***** Material supplied *****

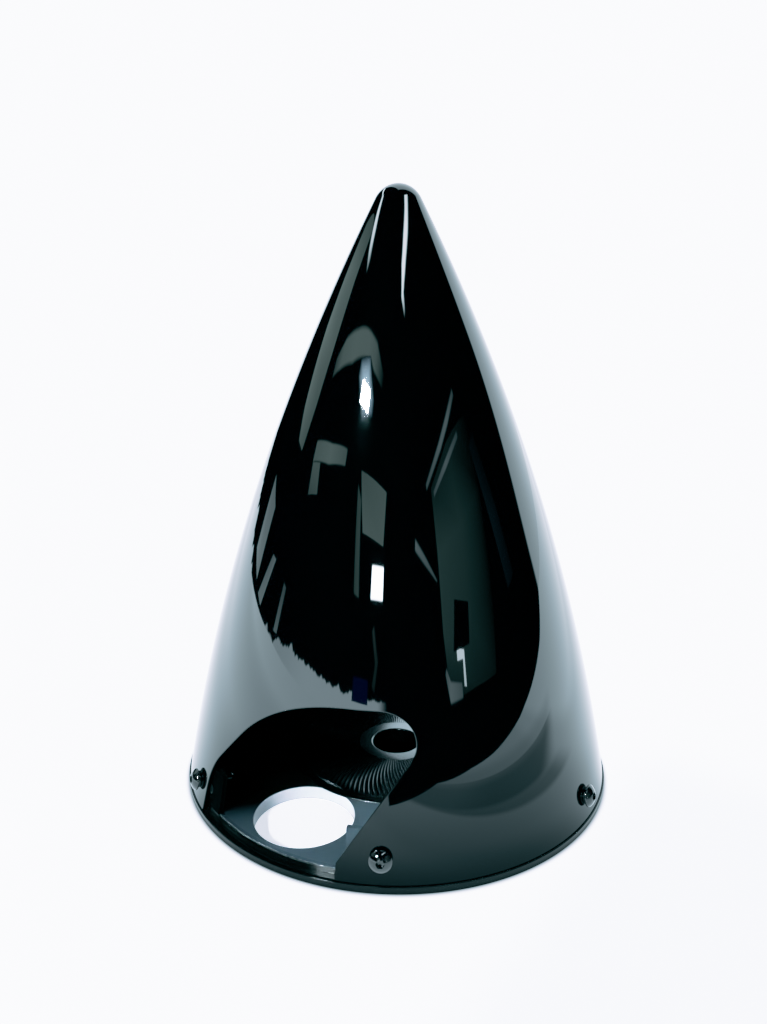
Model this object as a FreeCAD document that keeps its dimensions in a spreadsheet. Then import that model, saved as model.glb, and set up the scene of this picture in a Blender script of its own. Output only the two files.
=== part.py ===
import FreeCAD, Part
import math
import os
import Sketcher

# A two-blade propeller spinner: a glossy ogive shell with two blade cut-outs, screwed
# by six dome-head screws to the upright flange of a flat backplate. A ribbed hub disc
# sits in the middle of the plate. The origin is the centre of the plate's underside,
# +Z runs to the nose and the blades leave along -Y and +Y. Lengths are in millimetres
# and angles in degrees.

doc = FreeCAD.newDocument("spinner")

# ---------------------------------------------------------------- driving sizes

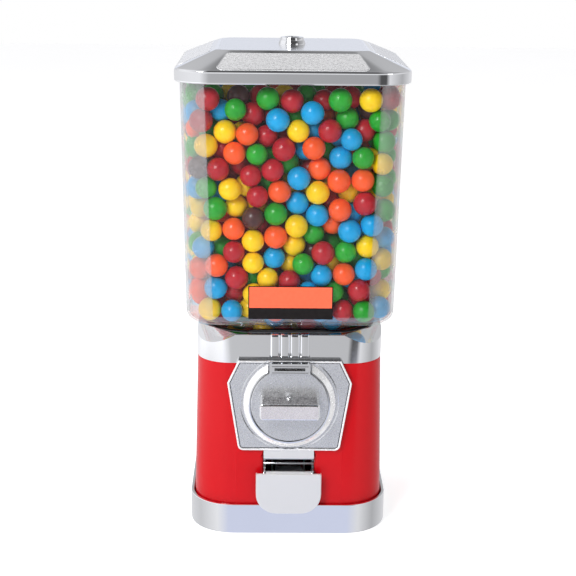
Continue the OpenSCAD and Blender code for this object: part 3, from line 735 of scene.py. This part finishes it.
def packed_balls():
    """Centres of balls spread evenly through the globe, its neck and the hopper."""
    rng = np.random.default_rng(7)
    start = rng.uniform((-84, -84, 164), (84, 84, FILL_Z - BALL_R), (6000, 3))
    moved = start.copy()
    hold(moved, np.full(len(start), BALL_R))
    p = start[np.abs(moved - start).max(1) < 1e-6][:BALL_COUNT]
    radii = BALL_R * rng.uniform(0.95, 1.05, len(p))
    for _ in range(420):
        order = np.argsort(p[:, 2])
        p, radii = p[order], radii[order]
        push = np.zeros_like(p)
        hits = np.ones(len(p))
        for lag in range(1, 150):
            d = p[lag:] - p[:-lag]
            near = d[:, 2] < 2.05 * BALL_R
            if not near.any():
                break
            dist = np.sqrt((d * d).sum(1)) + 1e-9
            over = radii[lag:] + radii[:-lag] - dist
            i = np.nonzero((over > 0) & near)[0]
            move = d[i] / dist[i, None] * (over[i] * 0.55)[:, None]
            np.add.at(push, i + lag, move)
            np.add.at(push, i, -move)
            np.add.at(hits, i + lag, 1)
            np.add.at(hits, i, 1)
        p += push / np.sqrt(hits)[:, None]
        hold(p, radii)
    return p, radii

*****

> Exercise prompt: Without leaving anything out, quote all the data.

> Solution below:
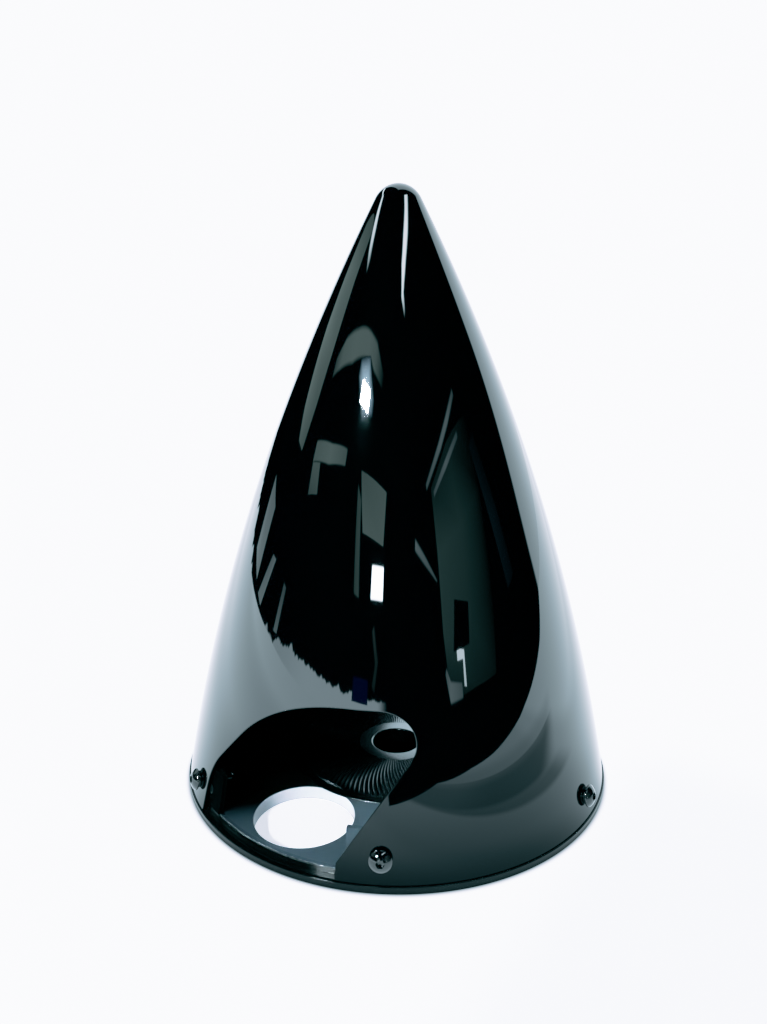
Model this object as a FreeCAD document that keeps its dimensions in a spreadsheet. Then import that model, saved as model.glb, and set up the scene of this picture in a Blender script of its own. Output only the two files.
=== part.py ===
import FreeCAD, Part
import math
import os
import Sketcher

# A two-blade propeller spinner: a glossy ogive shell with two blade cut-outs, screwed
# by six dome-head screws to the upright flange of a flat backplate. A ribbed hub disc
# sits in the middle of the plate. The origin is the centre of the plate's underside,
# +Z runs to the nose and the blades leave along -Y and +Y. Lengths are in millimetres
# and angles in degrees.

doc = FreeCAD.newDocument("spinner")

# ---------------------------------------------------------------- driving sizes

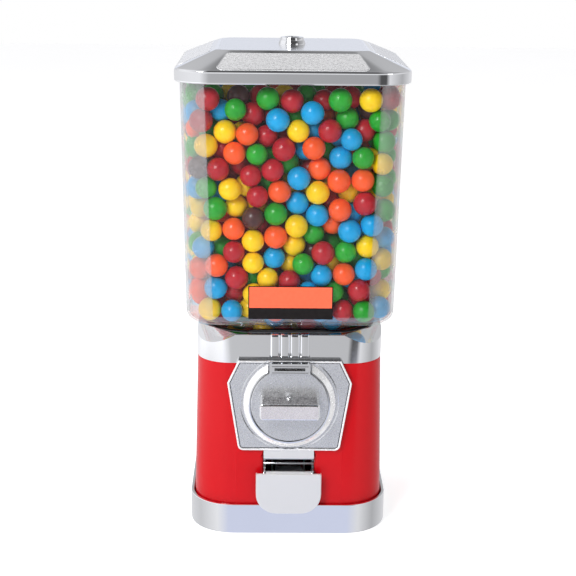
Continue the OpenSCAD and Blender code for this object: part 3, from line 735 of scene.py. This part finishes it.
def packed_balls():
    """Centres of balls spread evenly through the globe, its neck and the hopper."""
    rng = np.random.default_rng(7)
    start = rng.uniform((-84, -84, 164), (84, 84, FILL_Z - BALL_R), (6000, 3))
    moved = start.copy()
    hold(moved, np.full(len(start), BALL_R))
    p = start[np.abs(moved - start).max(1) < 1e-6][:BALL_COUNT]
    radii = BALL_R * rng.uniform(0.95, 1.05, len(p))
    for _ in range(420):
        order = np.argsort(p[:, 2])
        p, radii = p[order], radii[order]
        push = np.zeros_like(p)
        hits = np.ones(len(p))
        for lag in range(1, 150):
            d = p[lag:] - p[:-lag]
            near = d[:, 2] < 2.05 * BALL_R
            if not near.any():
                break
            dist = np.sqrt((d * d).sum(1)) + 1e-9
            over = radii[lag:] + radii[:-lag] - dist
            i = np.nonzero((over > 0) & near)[0]
            move = d[i] / dist[i, None] * (over[i] * 0.55)[:, None]
            np.add.at(push, i + lag, move)
            np.add.at(push, i, -move)
            np.add.at(hits, i + lag, 1)
            np.add.at(hits, i, 1)
        p += push / np.sqrt(hits)[:, None]
        hold(p, radii)
    return p, radii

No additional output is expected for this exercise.